Written problem:
Take the material below and write it all out again exactly.

Available data:
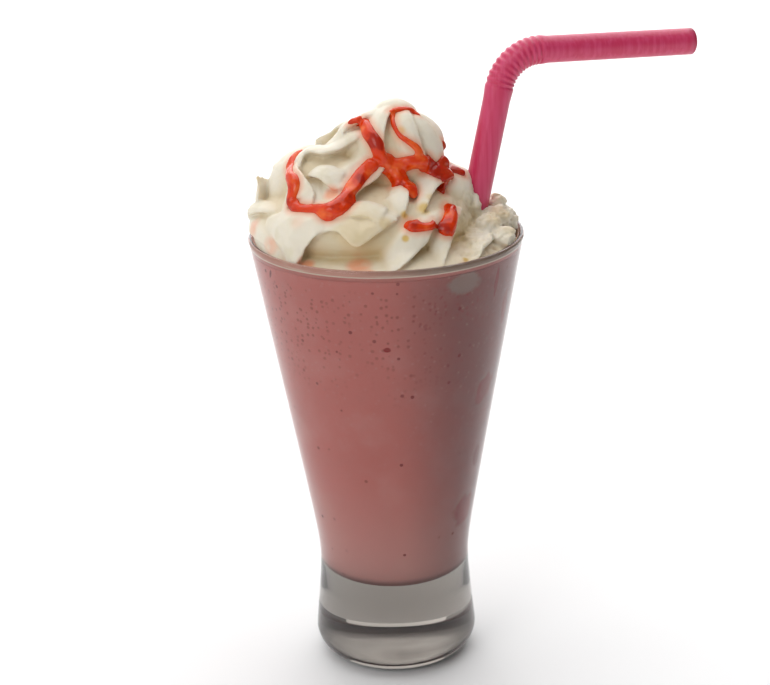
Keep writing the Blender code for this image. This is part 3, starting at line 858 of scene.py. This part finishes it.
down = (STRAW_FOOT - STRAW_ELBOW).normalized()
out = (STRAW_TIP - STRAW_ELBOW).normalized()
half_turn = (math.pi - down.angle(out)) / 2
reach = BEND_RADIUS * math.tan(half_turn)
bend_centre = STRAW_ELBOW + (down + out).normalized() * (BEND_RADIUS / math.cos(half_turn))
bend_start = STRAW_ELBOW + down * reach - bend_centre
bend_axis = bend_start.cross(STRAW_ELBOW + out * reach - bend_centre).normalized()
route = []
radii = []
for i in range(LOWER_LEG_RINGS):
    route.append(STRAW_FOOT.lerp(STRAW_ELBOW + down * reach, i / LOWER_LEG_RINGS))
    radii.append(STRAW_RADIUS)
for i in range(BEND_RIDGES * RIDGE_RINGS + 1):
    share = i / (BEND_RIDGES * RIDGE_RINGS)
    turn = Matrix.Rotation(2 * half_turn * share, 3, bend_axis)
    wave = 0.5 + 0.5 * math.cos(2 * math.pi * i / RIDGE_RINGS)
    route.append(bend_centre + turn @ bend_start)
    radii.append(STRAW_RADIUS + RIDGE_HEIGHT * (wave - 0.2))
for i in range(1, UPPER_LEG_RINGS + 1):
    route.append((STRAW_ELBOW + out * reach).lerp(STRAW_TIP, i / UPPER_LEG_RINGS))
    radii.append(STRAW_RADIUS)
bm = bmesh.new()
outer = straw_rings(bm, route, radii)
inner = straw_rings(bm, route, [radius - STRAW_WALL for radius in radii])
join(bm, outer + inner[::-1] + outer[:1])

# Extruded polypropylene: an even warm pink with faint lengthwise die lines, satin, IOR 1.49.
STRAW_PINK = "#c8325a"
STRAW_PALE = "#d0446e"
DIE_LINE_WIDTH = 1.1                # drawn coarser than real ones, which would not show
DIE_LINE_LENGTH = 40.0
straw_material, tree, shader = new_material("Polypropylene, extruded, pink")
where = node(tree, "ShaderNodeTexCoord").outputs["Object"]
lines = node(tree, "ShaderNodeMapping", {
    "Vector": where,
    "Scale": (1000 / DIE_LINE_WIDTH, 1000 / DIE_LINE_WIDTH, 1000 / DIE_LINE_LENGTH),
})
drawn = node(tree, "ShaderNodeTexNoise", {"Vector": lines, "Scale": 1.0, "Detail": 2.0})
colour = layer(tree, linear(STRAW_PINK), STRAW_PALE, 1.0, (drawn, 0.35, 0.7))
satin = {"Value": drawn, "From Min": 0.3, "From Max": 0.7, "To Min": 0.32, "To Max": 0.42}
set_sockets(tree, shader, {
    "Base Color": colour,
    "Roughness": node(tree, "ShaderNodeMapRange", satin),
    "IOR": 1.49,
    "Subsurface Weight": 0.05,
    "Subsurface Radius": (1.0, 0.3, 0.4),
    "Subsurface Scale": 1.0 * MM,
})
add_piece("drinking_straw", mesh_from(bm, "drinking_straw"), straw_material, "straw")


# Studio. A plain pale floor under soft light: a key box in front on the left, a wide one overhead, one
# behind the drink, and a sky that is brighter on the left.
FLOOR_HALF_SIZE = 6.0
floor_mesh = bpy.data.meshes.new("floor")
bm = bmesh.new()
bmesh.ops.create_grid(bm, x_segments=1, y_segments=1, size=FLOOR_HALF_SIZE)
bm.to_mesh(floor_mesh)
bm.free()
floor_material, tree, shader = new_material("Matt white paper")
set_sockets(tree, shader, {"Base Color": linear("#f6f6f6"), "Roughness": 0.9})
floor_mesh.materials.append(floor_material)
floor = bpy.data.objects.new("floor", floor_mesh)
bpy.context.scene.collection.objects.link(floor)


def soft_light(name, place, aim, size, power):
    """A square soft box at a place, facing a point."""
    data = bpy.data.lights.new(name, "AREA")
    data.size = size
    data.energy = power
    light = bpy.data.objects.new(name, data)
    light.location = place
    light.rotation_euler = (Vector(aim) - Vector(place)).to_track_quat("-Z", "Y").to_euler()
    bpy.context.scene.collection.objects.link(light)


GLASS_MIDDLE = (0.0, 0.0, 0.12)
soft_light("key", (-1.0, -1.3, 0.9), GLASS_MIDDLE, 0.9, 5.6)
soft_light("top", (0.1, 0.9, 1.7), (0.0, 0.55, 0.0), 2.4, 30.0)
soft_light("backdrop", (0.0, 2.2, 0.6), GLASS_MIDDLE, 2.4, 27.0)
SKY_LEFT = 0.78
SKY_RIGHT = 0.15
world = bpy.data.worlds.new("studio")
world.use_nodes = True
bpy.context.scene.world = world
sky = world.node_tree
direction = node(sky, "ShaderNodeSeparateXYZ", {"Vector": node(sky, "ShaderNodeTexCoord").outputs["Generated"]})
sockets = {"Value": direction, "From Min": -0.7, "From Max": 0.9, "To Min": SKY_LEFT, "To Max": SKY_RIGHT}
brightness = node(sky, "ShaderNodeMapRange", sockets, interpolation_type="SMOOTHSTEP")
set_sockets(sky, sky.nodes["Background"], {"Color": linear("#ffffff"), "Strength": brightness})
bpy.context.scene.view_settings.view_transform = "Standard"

Answer to this exercise:
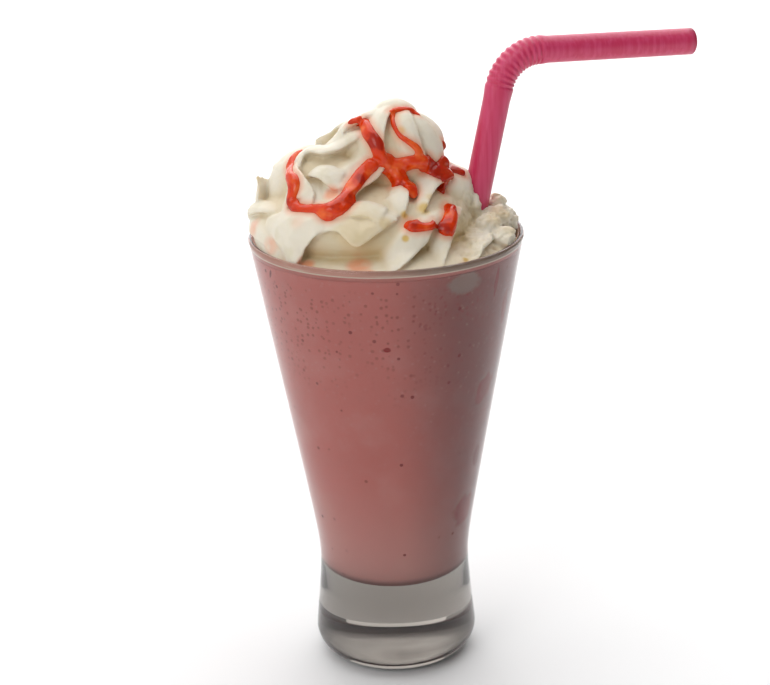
Keep writing the Blender code for this image. This is part 3, starting at line 858 of scene.py. This part finishes it.
down = (STRAW_FOOT - STRAW_ELBOW).normalized()
out = (STRAW_TIP - STRAW_ELBOW).normalized()
half_turn = (math.pi - down.angle(out)) / 2
reach = BEND_RADIUS * math.tan(half_turn)
bend_centre = STRAW_ELBOW + (down + out).normalized() * (BEND_RADIUS / math.cos(half_turn))
bend_start = STRAW_ELBOW + down * reach - bend_centre
bend_axis = bend_start.cross(STRAW_ELBOW + out * reach - bend_centre).normalized()
route = []
radii = []
for i in range(LOWER_LEG_RINGS):
    route.append(STRAW_FOOT.lerp(STRAW_ELBOW + down * reach, i / LOWER_LEG_RINGS))
    radii.append(STRAW_RADIUS)
for i in range(BEND_RIDGES * RIDGE_RINGS + 1):
    share = i / (BEND_RIDGES * RIDGE_RINGS)
    turn = Matrix.Rotation(2 * half_turn * share, 3, bend_axis)
    wave = 0.5 + 0.5 * math.cos(2 * math.pi * i / RIDGE_RINGS)
    route.append(bend_centre + turn @ bend_start)
    radii.append(STRAW_RADIUS + RIDGE_HEIGHT * (wave - 0.2))
for i in range(1, UPPER_LEG_RINGS + 1):
    route.append((STRAW_ELBOW + out * reach).lerp(STRAW_TIP, i / UPPER_LEG_RINGS))
    radii.append(STRAW_RADIUS)
bm = bmesh.new()
outer = straw_rings(bm, route, radii)
inner = straw_rings(bm, route, [radius - STRAW_WALL for radius in radii])
join(bm, outer + inner[::-1] + outer[:1])

# Extruded polypropylene: an even warm pink with faint lengthwise die lines, satin, IOR 1.49.
STRAW_PINK = "#c8325a"
STRAW_PALE = "#d0446e"
DIE_LINE_WIDTH = 1.1                # drawn coarser than real ones, which would not show
DIE_LINE_LENGTH = 40.0
straw_material, tree, shader = new_material("Polypropylene, extruded, pink")
where = node(tree, "ShaderNodeTexCoord").outputs["Object"]
lines = node(tree, "ShaderNodeMapping", {
    "Vector": where,
    "Scale": (1000 / DIE_LINE_WIDTH, 1000 / DIE_LINE_WIDTH, 1000 / DIE_LINE_LENGTH),
})
drawn = node(tree, "ShaderNodeTexNoise", {"Vector": lines, "Scale": 1.0, "Detail": 2.0})
colour = layer(tree, linear(STRAW_PINK), STRAW_PALE, 1.0, (drawn, 0.35, 0.7))
satin = {"Value": drawn, "From Min": 0.3, "From Max": 0.7, "To Min": 0.32, "To Max": 0.42}
set_sockets(tree, shader, {
    "Base Color": colour,
    "Roughness": node(tree, "ShaderNodeMapRange", satin),
    "IOR": 1.49,
    "Subsurface Weight": 0.05,
    "Subsurface Radius": (1.0, 0.3, 0.4),
    "Subsurface Scale": 1.0 * MM,
})
add_piece("drinking_straw", mesh_from(bm, "drinking_straw"), straw_material, "straw")


# Studio. A plain pale floor under soft light: a key box in front on the left, a wide one overhead, one
# behind the drink, and a sky that is brighter on the left.
FLOOR_HALF_SIZE = 6.0
floor_mesh = bpy.data.meshes.new("floor")
bm = bmesh.new()
bmesh.ops.create_grid(bm, x_segments=1, y_segments=1, size=FLOOR_HALF_SIZE)
bm.to_mesh(floor_mesh)
bm.free()
floor_material, tree, shader = new_material("Matt white paper")
set_sockets(tree, shader, {"Base Color": linear("#f6f6f6"), "Roughness": 0.9})
floor_mesh.materials.append(floor_material)
floor = bpy.data.objects.new("floor", floor_mesh)
bpy.context.scene.collection.objects.link(floor)


def soft_light(name, place, aim, size, power):
    """A square soft box at a place, facing a point."""
    data = bpy.data.lights.new(name, "AREA")
    data.size = size
    data.energy = power
    light = bpy.data.objects.new(name, data)
    light.location = place
    light.rotation_euler = (Vector(aim) - Vector(place)).to_track_quat("-Z", "Y").to_euler()
    bpy.context.scene.collection.objects.link(light)


GLASS_MIDDLE = (0.0, 0.0, 0.12)
soft_light("key", (-1.0, -1.3, 0.9), GLASS_MIDDLE, 0.9, 5.6)
soft_light("top", (0.1, 0.9, 1.7), (0.0, 0.55, 0.0), 2.4, 30.0)
soft_light("backdrop", (0.0, 2.2, 0.6), GLASS_MIDDLE, 2.4, 27.0)
SKY_LEFT = 0.78
SKY_RIGHT = 0.15
world = bpy.data.worlds.new("studio")
world.use_nodes = True
bpy.context.scene.world = world
sky = world.node_tree
direction = node(sky, "ShaderNodeSeparateXYZ", {"Vector": node(sky, "ShaderNodeTexCoord").outputs["Generated"]})
sockets = {"Value": direction, "From Min": -0.7, "From Max": 0.9, "To Min": SKY_LEFT, "To Max": SKY_RIGHT}
brightness = node(sky, "ShaderNodeMapRange", sockets, interpolation_type="SMOOTHSTEP")
set_sockets(sky, sky.nodes["Background"], {"Color": linear("#ffffff"), "Strength": brightness})
bpy.context.scene.view_settings.view_transform = "Standard"